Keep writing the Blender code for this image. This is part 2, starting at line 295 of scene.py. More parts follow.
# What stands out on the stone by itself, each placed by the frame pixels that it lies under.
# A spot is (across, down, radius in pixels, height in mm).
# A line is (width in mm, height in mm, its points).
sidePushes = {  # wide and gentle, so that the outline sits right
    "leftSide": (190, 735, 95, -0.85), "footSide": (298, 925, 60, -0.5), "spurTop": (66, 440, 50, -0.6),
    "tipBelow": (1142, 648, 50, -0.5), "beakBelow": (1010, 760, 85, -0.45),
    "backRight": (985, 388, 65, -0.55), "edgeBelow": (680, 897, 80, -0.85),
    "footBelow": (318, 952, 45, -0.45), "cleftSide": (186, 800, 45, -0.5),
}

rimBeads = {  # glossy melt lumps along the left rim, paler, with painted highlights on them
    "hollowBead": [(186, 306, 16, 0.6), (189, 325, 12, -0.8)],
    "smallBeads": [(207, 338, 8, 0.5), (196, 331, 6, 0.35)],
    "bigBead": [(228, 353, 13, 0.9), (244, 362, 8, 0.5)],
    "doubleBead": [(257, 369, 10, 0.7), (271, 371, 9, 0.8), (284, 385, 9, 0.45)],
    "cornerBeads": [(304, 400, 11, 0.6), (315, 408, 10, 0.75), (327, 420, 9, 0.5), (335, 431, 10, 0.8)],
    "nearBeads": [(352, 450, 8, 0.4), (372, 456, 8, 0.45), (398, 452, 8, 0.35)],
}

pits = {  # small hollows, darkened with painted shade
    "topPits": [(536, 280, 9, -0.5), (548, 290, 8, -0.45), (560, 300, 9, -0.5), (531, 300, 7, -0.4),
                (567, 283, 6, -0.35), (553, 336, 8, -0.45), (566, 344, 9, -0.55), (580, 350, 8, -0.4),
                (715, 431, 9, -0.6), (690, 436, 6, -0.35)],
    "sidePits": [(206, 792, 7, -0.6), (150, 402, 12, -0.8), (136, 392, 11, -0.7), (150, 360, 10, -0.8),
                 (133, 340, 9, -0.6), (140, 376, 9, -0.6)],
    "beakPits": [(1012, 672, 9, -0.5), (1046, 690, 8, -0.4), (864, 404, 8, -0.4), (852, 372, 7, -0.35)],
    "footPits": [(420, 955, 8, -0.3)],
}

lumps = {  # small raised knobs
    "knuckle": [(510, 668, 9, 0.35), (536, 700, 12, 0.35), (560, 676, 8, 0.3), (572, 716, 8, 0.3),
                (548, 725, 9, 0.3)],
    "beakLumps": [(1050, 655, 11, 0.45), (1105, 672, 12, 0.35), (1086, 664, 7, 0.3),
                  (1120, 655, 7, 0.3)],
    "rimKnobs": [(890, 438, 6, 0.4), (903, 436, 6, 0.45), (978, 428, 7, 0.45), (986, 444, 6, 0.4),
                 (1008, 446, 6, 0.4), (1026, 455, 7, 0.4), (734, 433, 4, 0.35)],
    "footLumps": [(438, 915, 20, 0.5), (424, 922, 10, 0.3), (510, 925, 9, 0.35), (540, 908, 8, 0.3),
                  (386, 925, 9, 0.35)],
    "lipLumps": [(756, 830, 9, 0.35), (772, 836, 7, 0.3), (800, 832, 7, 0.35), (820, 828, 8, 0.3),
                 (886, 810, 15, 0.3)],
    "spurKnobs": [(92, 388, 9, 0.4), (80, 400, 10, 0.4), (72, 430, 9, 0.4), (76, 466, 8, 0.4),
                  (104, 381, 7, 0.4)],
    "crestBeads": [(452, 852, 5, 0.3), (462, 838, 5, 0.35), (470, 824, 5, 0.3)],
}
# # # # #
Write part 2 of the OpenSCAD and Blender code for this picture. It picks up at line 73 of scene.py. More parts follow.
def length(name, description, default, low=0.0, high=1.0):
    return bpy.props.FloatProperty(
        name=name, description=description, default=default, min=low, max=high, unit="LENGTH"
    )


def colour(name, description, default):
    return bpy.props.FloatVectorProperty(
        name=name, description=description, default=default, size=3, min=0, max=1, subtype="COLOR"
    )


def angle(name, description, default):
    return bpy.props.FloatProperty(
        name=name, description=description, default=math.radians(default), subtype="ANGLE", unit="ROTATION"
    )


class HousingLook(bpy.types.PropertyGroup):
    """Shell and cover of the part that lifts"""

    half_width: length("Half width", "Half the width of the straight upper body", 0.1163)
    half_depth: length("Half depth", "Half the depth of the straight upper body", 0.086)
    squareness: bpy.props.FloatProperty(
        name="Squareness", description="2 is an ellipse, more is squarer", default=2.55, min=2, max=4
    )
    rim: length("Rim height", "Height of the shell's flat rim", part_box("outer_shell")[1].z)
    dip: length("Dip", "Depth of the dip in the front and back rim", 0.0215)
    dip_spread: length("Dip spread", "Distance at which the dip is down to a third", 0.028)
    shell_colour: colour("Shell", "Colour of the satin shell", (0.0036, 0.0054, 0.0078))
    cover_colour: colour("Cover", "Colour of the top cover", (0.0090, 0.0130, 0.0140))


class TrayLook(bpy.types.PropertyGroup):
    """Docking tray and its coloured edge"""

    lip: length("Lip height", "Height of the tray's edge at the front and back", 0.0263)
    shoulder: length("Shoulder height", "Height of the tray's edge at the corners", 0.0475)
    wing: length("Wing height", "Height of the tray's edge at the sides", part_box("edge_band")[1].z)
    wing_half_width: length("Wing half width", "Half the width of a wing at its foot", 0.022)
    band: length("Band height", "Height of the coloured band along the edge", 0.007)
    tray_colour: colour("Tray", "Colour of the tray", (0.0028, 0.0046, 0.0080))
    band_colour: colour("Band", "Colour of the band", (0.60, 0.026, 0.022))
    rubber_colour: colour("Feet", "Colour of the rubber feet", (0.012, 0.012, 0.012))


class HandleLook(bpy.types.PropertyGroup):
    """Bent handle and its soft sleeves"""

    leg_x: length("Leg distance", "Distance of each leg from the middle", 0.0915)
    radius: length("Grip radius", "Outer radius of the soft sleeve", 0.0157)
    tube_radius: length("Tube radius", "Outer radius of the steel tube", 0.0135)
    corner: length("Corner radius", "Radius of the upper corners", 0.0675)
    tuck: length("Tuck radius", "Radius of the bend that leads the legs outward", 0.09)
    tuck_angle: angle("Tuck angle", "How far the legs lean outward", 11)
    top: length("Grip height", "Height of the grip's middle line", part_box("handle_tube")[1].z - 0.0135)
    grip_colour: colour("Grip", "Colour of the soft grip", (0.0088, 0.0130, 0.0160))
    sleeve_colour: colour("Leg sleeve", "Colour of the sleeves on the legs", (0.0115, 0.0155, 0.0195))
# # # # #
__Required task__. State the number of lines in the records that include "follow", and write nothing else.

__Exercise output__. 2